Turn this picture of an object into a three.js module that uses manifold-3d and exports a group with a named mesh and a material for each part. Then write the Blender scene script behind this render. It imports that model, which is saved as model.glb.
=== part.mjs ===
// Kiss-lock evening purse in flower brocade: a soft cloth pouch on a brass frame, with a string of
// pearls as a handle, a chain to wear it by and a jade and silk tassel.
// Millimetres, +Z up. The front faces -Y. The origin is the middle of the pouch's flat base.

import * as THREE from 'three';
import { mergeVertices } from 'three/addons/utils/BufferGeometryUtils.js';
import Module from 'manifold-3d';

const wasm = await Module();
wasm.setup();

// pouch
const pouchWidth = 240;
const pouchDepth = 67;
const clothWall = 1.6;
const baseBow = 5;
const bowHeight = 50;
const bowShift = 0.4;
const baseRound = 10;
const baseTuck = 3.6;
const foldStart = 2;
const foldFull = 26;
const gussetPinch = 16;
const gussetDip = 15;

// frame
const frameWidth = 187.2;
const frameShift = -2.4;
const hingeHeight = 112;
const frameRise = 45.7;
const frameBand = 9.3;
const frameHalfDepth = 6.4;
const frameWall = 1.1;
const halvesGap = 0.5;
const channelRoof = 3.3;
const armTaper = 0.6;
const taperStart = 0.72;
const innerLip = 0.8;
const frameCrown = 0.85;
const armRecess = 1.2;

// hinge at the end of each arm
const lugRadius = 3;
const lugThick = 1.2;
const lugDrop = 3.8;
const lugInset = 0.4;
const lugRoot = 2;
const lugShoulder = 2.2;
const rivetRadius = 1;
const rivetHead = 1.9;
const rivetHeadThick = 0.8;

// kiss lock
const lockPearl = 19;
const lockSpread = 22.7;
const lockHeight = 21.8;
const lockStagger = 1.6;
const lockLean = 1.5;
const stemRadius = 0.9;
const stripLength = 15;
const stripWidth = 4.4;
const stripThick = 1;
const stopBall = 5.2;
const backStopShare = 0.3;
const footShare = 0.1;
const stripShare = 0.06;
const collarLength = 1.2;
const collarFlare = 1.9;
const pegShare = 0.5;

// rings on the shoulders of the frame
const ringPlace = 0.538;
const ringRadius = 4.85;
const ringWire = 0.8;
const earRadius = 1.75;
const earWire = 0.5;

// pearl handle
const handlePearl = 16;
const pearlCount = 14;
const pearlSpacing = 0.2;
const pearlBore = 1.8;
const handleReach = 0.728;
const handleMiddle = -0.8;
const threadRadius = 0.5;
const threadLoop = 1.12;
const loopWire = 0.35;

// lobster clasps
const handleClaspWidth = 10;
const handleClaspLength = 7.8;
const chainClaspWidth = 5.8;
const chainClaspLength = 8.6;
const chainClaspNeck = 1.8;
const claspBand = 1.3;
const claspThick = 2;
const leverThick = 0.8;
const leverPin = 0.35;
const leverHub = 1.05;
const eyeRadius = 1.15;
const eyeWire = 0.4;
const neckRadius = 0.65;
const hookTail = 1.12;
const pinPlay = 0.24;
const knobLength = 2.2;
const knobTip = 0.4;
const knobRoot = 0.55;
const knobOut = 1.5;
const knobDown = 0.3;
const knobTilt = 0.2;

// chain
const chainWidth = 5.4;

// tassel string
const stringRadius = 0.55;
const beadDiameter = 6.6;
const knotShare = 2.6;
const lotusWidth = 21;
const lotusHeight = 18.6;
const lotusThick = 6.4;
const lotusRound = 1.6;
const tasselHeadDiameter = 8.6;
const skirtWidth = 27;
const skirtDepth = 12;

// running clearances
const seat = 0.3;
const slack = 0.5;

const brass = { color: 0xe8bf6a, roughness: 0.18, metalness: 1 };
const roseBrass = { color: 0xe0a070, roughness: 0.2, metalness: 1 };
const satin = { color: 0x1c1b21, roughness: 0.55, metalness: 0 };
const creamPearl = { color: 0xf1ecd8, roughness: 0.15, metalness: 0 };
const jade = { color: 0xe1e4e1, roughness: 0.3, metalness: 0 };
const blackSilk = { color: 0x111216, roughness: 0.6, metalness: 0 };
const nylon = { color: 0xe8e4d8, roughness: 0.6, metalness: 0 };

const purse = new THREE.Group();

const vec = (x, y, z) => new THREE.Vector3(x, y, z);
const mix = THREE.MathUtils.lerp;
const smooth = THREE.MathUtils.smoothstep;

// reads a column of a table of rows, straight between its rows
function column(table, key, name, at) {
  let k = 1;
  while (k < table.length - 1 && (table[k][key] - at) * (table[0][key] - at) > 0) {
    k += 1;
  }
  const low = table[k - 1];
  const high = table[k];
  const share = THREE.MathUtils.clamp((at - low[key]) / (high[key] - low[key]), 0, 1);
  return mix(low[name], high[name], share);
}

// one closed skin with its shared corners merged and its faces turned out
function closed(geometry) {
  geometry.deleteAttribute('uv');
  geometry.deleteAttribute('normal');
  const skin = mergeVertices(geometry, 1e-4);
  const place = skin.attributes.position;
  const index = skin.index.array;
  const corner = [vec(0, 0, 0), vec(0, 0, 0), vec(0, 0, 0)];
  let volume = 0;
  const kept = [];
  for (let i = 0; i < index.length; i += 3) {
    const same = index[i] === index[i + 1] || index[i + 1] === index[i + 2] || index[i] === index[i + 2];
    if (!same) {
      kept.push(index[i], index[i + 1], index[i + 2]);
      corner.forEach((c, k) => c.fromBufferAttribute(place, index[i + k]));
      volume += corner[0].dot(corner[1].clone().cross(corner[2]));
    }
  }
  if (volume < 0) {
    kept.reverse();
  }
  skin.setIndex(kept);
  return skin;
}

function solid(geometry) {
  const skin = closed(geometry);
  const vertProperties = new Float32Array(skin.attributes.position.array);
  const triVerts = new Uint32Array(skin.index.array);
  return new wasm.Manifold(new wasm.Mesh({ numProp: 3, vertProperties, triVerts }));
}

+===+

Without leaving anything out, quote all the data.

Result for this exercise:
Turn this picture of an object into a three.js module that uses manifold-3d and exports a group with a named mesh and a material for each part. Then write the Blender scene script behind this render. It imports that model, which is saved as model.glb.
=== part.mjs ===
// Kiss-lock evening purse in flower brocade: a soft cloth pouch on a brass frame, with a string of
// pearls as a handle, a chain to wear it by and a jade and silk tassel.
// Millimetres, +Z up. The front faces -Y. The origin is the middle of the pouch's flat base.

import * as THREE from 'three';
import { mergeVertices } from 'three/addons/utils/BufferGeometryUtils.js';
import Module from 'manifold-3d';

const wasm = await Module();
wasm.setup();

// pouch
const pouchWidth = 240;
const pouchDepth = 67;
const clothWall = 1.6;
const baseBow = 5;
const bowHeight = 50;
const bowShift = 0.4;
const baseRound = 10;
const baseTuck = 3.6;
const foldStart = 2;
const foldFull = 26;
const gussetPinch = 16;
const gussetDip = 15;

// frame
const frameWidth = 187.2;
const frameShift = -2.4;
const hingeHeight = 112;
const frameRise = 45.7;
const frameBand = 9.3;
const frameHalfDepth = 6.4;
const frameWall = 1.1;
const halvesGap = 0.5;
const channelRoof = 3.3;
const armTaper = 0.6;
const taperStart = 0.72;
const innerLip = 0.8;
const frameCrown = 0.85;
const armRecess = 1.2;

// hinge at the end of each arm
const lugRadius = 3;
const lugThick = 1.2;
const lugDrop = 3.8;
const lugInset = 0.4;
const lugRoot = 2;
const lugShoulder = 2.2;
const rivetRadius = 1;
const rivetHead = 1.9;
const rivetHeadThick = 0.8;

// kiss lock
const lockPearl = 19;
const lockSpread = 22.7;
const lockHeight = 21.8;
const lockStagger = 1.6;
const lockLean = 1.5;
const stemRadius = 0.9;
const stripLength = 15;
const stripWidth = 4.4;
const stripThick = 1;
const stopBall = 5.2;
const backStopShare = 0.3;
const footShare = 0.1;
const stripShare = 0.06;
const collarLength = 1.2;
const collarFlare = 1.9;
const pegShare = 0.5;

// rings on the shoulders of the frame
const ringPlace = 0.538;
const ringRadius = 4.85;
const ringWire = 0.8;
const earRadius = 1.75;
const earWire = 0.5;

// pearl handle
const handlePearl = 16;
const pearlCount = 14;
const pearlSpacing = 0.2;
const pearlBore = 1.8;
const handleReach = 0.728;
const handleMiddle = -0.8;
const threadRadius = 0.5;
const threadLoop = 1.12;
const loopWire = 0.35;

// lobster clasps
const handleClaspWidth = 10;
const handleClaspLength = 7.8;
const chainClaspWidth = 5.8;
const chainClaspLength = 8.6;
const chainClaspNeck = 1.8;
const claspBand = 1.3;
const claspThick = 2;
const leverThick = 0.8;
const leverPin = 0.35;
const leverHub = 1.05;
const eyeRadius = 1.15;
const eyeWire = 0.4;
const neckRadius = 0.65;
const hookTail = 1.12;
const pinPlay = 0.24;
const knobLength = 2.2;
const knobTip = 0.4;
const knobRoot = 0.55;
const knobOut = 1.5;
const knobDown = 0.3;
const knobTilt = 0.2;

// chain
const chainWidth = 5.4;

// tassel string
const stringRadius = 0.55;
const beadDiameter = 6.6;
const knotShare = 2.6;
const lotusWidth = 21;
const lotusHeight = 18.6;
const lotusThick = 6.4;
const lotusRound = 1.6;
const tasselHeadDiameter = 8.6;
const skirtWidth = 27;
const skirtDepth = 12;

// running clearances
const seat = 0.3;
const slack = 0.5;

const brass = { color: 0xe8bf6a, roughness: 0.18, metalness: 1 };
const roseBrass = { color: 0xe0a070, roughness: 0.2, metalness: 1 };
const satin = { color: 0x1c1b21, roughness: 0.55, metalness: 0 };
const creamPearl = { color: 0xf1ecd8, roughness: 0.15, metalness: 0 };
const jade = { color: 0xe1e4e1, roughness: 0.3, metalness: 0 };
const blackSilk = { color: 0x111216, roughness: 0.6, metalness: 0 };
const nylon = { color: 0xe8e4d8, roughness: 0.6, metalness: 0 };

const purse = new THREE.Group();

const vec = (x, y, z) => new THREE.Vector3(x, y, z);
const mix = THREE.MathUtils.lerp;
const smooth = THREE.MathUtils.smoothstep;

// reads a column of a table of rows, straight between its rows
function column(table, key, name, at) {
  let k = 1;
  while (k < table.length - 1 && (table[k][key] - at) * (table[0][key] - at) > 0) {
    k += 1;
  }
  const low = table[k - 1];
  const high = table[k];
  const share = THREE.MathUtils.clamp((at - low[key]) / (high[key] - low[key]), 0, 1);
  return mix(low[name], high[name], share);
}

// one closed skin with its shared corners merged and its faces turned out
function closed(geometry) {
  geometry.deleteAttribute('uv');
  geometry.deleteAttribute('normal');
  const skin = mergeVertices(geometry, 1e-4);
  const place = skin.attributes.position;
  const index = skin.index.array;
  const corner = [vec(0, 0, 0), vec(0, 0, 0), vec(0, 0, 0)];
  let volume = 0;
  const kept = [];
  for (let i = 0; i < index.length; i += 3) {
    const same = index[i] === index[i + 1] || index[i + 1] === index[i + 2] || index[i] === index[i + 2];
    if (!same) {
      kept.push(index[i], index[i + 1], index[i + 2]);
      corner.forEach((c, k) => c.fromBufferAttribute(place, index[i + k]));
      volume += corner[0].dot(corner[1].clone().cross(corner[2]));
    }
  }
  if (volume < 0) {
    kept.reverse();
  }
  skin.setIndex(kept);
  return skin;
}

function solid(geometry) {
  const skin = closed(geometry);
  const vertProperties = new Float32Array(skin.attributes.position.array);
  const triVerts = new Uint32Array(skin.index.array);
  return new wasm.Manifold(new wasm.Mesh({ numProp: 3, vertProperties, triVerts }));
}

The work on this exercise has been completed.